April 19, 2016
ITEM PHOTO BY OWEN O’ROURKE
David Ratner looks at the spot on Pleasant Street in Swampscott where he and his wife found a swastika painted on the sidewalk.
BY THOR JOURGENSEN
SWAMPSCOTT — An enjoyable neighborhood stroll turned gloomy when a couple discovered a swastika chalked on a Pleasant Street sidewalk.
David and Diane Ratner spotted the emblem of the Nazi party Sunday night as they walked near their home. They called police, who checked the middle school where the Ratners saw another swastika scrawled in the parking lot.
The couple called police and the Anti-Defamation League, who told them Swampscott has a strong foundation for turning the symbol of hate into a teachable moment about rejecting discrimination and ending intolerance.
Police officials could not be reached for comment.
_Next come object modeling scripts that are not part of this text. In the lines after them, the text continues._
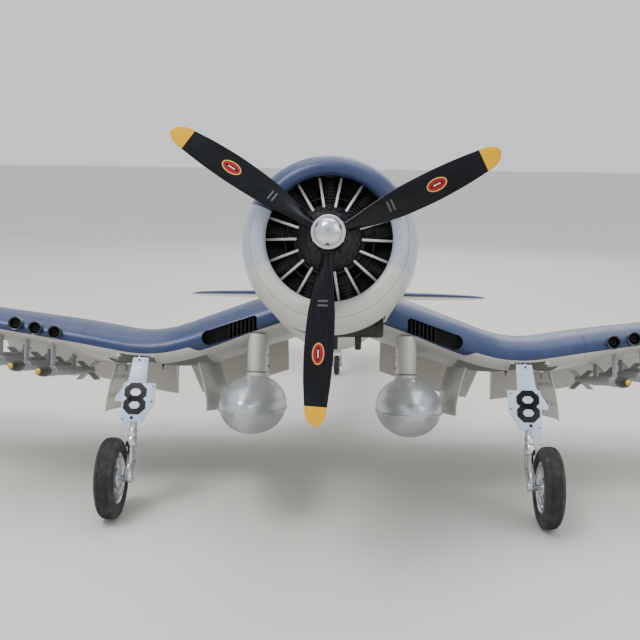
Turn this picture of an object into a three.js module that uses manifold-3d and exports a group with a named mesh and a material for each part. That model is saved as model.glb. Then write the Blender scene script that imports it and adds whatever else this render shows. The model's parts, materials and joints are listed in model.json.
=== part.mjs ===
// Giant-scale radio-controlled naval fighter with an inverted gull wing, standing on its wheels.
// Every part is drawn in the aircraft's own frame, in millimetres: the origin is the centre of the
// propeller disc, +X points to port, +Y aft along the thrust line and +Z up. The finished group is
// then tipped nose-up until the three wheels stand on z = 0.
import * as THREE from 'three';
import { mergeVertices } from 'three/addons/utils/BufferGeometryUtils.js';
import Module from 'manifold-3d';

const wasm = await Module();
wasm.setup();

// ---------------------------------------------------------------- driving dimensions
const NOSE_UP = THREE.MathUtils.degToRad(12.286);   // attitude of the thrust line on the ground
const GAP = 0.3;                                    // air between pieces that touch
const WALL = 2.4;                                   // moulded fuselage wall
const PROP_RADIUS = 254;
const PROP_PHASE = THREE.MathUtils.degToRad(27.3);
const PROP_PITCH = 254;
const SPINNER_RADIUS = 22.5;
const COWL_RADIUS = 128;
const COWL_FRONT = 26;
const COWL_REAR = 190;
const BODY_FRONT = 236;
const SILL_Z = 98;                                  // cockpit edge height
const HOOD_HALF_WIDTH = 60;
const HOOD_TOP = 190;
const FOLD_X = 453;                                 // joint between centre section and outer panel
const TIP_X = 1135;
const FLAP_ANGLE = THREE.MathUtils.degToRad(50);    // flaps stand fully down at rest
const STAB_Z = 42;
const FIN_HINGE_Y = 1652;
const STAB_HINGE_Y = 1690;
const WHEEL_RADIUS = 70;
const WHEEL_WIDTH = 34;
const WHEEL_X = 376.5;
const CONTACT = new THREE.Vector3(WHEEL_X, 406.9, -443.3);
const TAIL_WHEEL_RADIUS = 28;
const TAIL_CONTACT = new THREE.Vector3(0, 1530, -198.7);
const TRUNNION = new THREE.Vector3(348, 467, -152);
const RETRACT_CANT = THREE.MathUtils.degToRad(7);
const DOOR_WALL = 1.8;
const TANK = { x: 139, z: -245, halfWidth: 57, halfHeight: 52.5, nose: 268, tail: 792 };
const ROCKET_PITCH = 49;
const ROCKET_COUNT = 4;
const WHEEL_SIDES = 32;

// ---------------------------------------------------------------- finishes
function finish(color, roughness, metalness) {
  return new THREE.MeshStandardMaterial({ color, roughness, metalness });
}
const NAVY_BLUE = finish(0x3f5f86, 0.3, 0.1);
const PALE_GREY = finish(0xc5c3bf, 0.35, 0.0);
const SIDE_GREY = finish(0x9aabbd, 0.35, 0.0);
const DOOR_BLUE = finish(0xb9cbe0, 0.35, 0.0);
const BLACK_METAL = finish(0x1b1d20, 0.5, 0.6);
const BRIGHT_METAL = finish(0xc9ccd0, 0.25, 0.9);
const SILVER_PAINT = finish(0xaeb2b5, 0.25, 0.5);
const BLADE_BLACK = finish(0x14161f, 0.18, 0.1);
const RUBBER = finish(0x232325, 0.85, 0.0);
const CLEAR = finish(0xbfd4de, 0.05, 0.0);
const PLYWOOD = finish(0xb98f5c, 0.7, 0.0);
const COCKPIT_GREEN = finish(0x4d5a45, 0.7, 0.0);
const OLIVE = finish(0x30402f, 0.5, 0.1);
const TANK_WHITE = finish(0xe4e4dc, 0.5, 0.0);
const PACK_BLUE = finish(0x234a8a, 0.5, 0.0);

// ---------------------------------------------------------------- solids and booleans
// Turns every face outward when a profile was drawn in the other direction.
function outward(geometry) {
  const position = geometry.getAttribute('position');
  const index = geometry.index;
  const corner = [new THREE.Vector3(), new THREE.Vector3(), new THREE.Vector3()];
  let volume = 0;
  for (let i = 0; i < index.count; i += 3) {
    corner.forEach((point, k) => point.fromBufferAttribute(position, index.getX(i + k)));
    volume += corner[0].dot(corner[1].clone().cross(corner[2]));
  }
  if (volume < 0) {
    for (let i = 0; i < index.count; i += 3) {
      const first = index.getX(i);
      index.setX(i, index.getX(i + 1));
      index.setX(i + 1, first);
    }
  }
  return geometry;
}

function clean(geometry) {
  const bare = geometry.clone();
  bare.deleteAttribute('normal');
  bare.deleteAttribute('uv');
  return outward(mergeVertices(bare, 1e-4));
}

function solid(geometry) {
  const bare = clean(geometry);
  return new wasm.Manifold(new wasm.Mesh({
    numProp: 3,
    vertProperties: new Float32Array(bare.getAttribute('position').array),
    triVerts: new Uint32Array(bare.index.array),
  }));
}

function shape(manifold) {
  const mesh = manifold.getMesh();
  const geometry = new THREE.BufferGeometry();
  geometry.setAttribute('position', new THREE.BufferAttribute(new Float32Array(mesh.vertProperties), 3));
  geometry.setIndex(new THREE.BufferAttribute(new Uint32Array(mesh.triVerts), 1));
  geometry.computeVertexNormals();
  return geometry;
}

const joined = (first, ...rest) => rest.reduce((sum, next) => sum.add(next), first);
const less = (first, ...rest) => rest.reduce((sum, next) => sum.subtract(next), first);

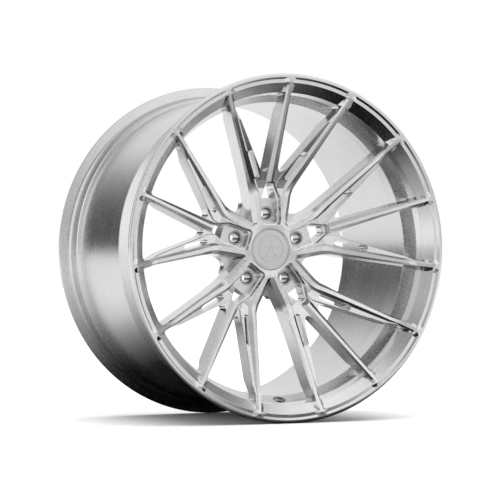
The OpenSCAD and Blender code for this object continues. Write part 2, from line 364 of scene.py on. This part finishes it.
def tip_levels(radius):
    """Half widths and heights of a spoke's tip: ridge, shoulder, flank and back."""
    top = ridge_out(radius)
    ridge = 2.3 + flare(RING_R - radius, 7.0)
    shoulder = max(4.7 + flare(LEDGE_R - radius, 6.5), ridge + 1.5)
    flank = ease(radius, 236, 250, 6.0, 5.8) + flare(WALL_R + 0.3 - radius, 5.0)
    back = ease(radius, 236, 250, 6.8, 6.6) + flare(BAND_R + 0.3 - radius, 5.0)
    if radius < LEDGE_R:
        shoulder_out = min(top - 2.6, LEDGE - 0.1)
    else:
        shoulder_out = LEDGE - 0.1
    if radius > WALL_R:
        inside = LEDGE - max(0, LEDGE_R - radius) * (LEDGE - WALL) / (LEDGE_R - WALL_R)
        return [(ridge, top), (shoulder, shoulder_out), (flank, inside - 1.0), (back, inside - 2.2)]
    flank_out = min(top - 9, WALL + ease(radius, 234, 244, -7, -0.3))
    back_out = BAND - 0.5 + ease(radius, 234, 242, -3, 0)
    return [(ridge, top), (shoulder, shoulder_out), (flank, flank_out), (back, back_out)]


def tip_frame(angle, radius):
    """Turns an offset along the rim into x and up."""
    middle = Vector((math.sin(angle), math.cos(angle))) * radius
    across = Vector((math.cos(angle), -math.sin(angle)))
    return lambda t: middle + across * t


# Middle spoke: distance up, half width, shoulder drop
MIDDLE_STATIONS = (
    (99, 7.6, 5.0), (108, 8.6, 5.6), (130, 8.0, 5.4), (160, 7.2, 4.8), (190, 6.4, 4.2), (220, 5.6, 3.4))
MIDDLE_RIDGE = 2.2


def across_spoke(up, levels):
    """The section of an upright spoke from its half widths and heights."""
    return [spot(-t, up, out) for t, out in reversed(levels)] + [spot(t, up, out) for t, out in levels]


def middle_spoke():
    sections = []
    for up, half, drop in MIDDLE_STATIONS:
        top = ridge_out(up)
        levels = [
            (MIDDLE_RIDGE, top), (half, top - drop), (half + 0.8, top - FLANK_DROP),
            (half + 1.8, top - SPOKE_DEPTH)]
        sections.append(across_spoke(up, levels))
    for radius in TIP_STATIONS:
        sections.append(across_spoke(radius, tip_levels(radius)))
    return lofted("middle_spoke", sections)


# Side spoke: distance up, outer edge, width and drop of the outer slope, ridge width, facet width,
# facet drop, inner edge
SIDE_STATIONS = (
    (28, 27.6, 6.5, 5.0, 8.0, 0.8, 0.8, 9.0),
    (62, 33.6, 7.0, 5.5, 9.0, 0.8, 0.8, 9.0),
    (86, 37.0, 6.4, 5.0, 8.0, 1.5, 1.5, 9.0),
    (97, 39.9, 5.8, 4.5, 7.5, 4.6, 5.0, 9.0),
    (110, 46.2, 4.6, 3.8, 7.2, 6.0, 6.2, 11.0),
    (122, 51.9, 3.6, 3.2, 7.0, 6.5, 6.6, 19.6),
    (145, 63.5, 3.0, 2.9, 6.6, 6.2, 6.2, 35.9),
    (172, 77.2, 2.9, 2.8, 6.0, 5.0, 5.2, 54.9),
    (202, 92.5, 2.8, 2.7, 5.4, 3.6, 4.0, 76.0))


def side_spoke(side):
    sections = []
    for up, outer, slope, slope_drop, ridge, facet, drop, inner in SIDE_STATIONS:
        top = ridge_out(math.hypot(outer - slope, up))
        start = outer - slope
        foot = start - ridge - facet
        points = [
            (outer + 1.6, top - SPOKE_DEPTH), (outer + 0.7, top - FLANK_DROP), (outer, top - slope_drop),
            (start, top), (start - ridge, top), (foot, top - drop), (inner + 1.0, top - drop - 0.4),
            (inner, top - drop - 1.8), (inner - 0.8, top - FLANK_DROP), (inner - 1.8, top - SPOKE_DEPTH)]
        sections.append([spot(side * x, up, out) for x, out in points])
    for radius in TIP_STATIONS:
        place = tip_frame(SPOKE_ANGLE, radius)
        (a, top), (b, b_out), (c, c_out), (d, d_out) = tip_levels(radius)
        lean = ease(radius, 234, 254, 1, 0)
        points = [
            (d, d_out), (c, c_out), (b - lean * 1.2, b_out), (a, top), (-a - lean * 1.0, top),
            (-(a + b) / 2 - lean * 1.2, (top + b_out) / 2), (-b - lean * 0.8, b_out - 0.02),
            (-b - lean * 1.6, b_out - 0.6), (-c - lean * 1.6, c_out - 0.02), (-d - lean * 1.6, d_out)]
        sections.append([spot(side * place(t).x, place(t).y, out) for t, out in points])
    return lofted("side_spoke", sections)


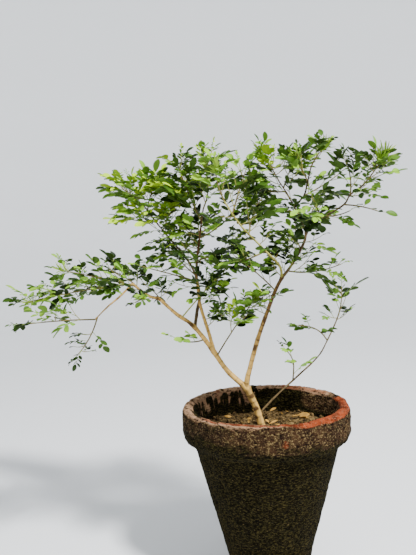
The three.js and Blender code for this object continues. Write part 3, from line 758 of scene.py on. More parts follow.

But the police log for April 17 said officers were called to Lewis Road and Pleasant Street at 10:32 p.m.
David Ratner, the father of two middle school students and a high school student, said the graffiti was “sick and pretty disturbing.”
“I think it’s a couple of bad elements,” he said. “Kids who don’t get it.”
Maureen Caron, assistant to School Superintendent Pamela Angelakis, said school officials have no comment.
Amy O’Connor, a parent and school committee member, said the vandalism was “scary and very disturbing” and added, “I don’t think it is indicative of our town.”
The Ratners reported the swastika to the Anti-Defamation League. Melissa Garlick, the group’s attorney, said league representatives spoke with police and school officials.
“They are investigating and taking the incident very seriously,” she said.
The graffiti and conversations about them among town residents offer educational opportunities on ending bias and discrimination, she added.
The league has worked with Swampscott school officials to provide anti-bias peer training in the high school for four years. The league honored Lytania Mackey, assistant high school principal, for her anti-discrimination work. Garlick said 30 Swampscott students attended a youth congress this month where anti-bias peer training was offered.
Penny Hurwitz, league associate director in education, said anti-bias training helps students working with professional facilitators learn how to discuss social justice, racism and sexism with their peers.
She said high school students trained in peer-led conversations could meet and talk, with school officials’ permission, with middle school students.
“The power of students talking to one another is absolutely unmatched,” Hurwitz said.
David Ratner said a conversation between high school students and middle school students on bias and hate is a good idea, especially if the investigation into the graffiti leads to a town student.
“If they don’t learn the lesson now, when will they?” he said. “A lot of times kids do this and don’t know what it means.”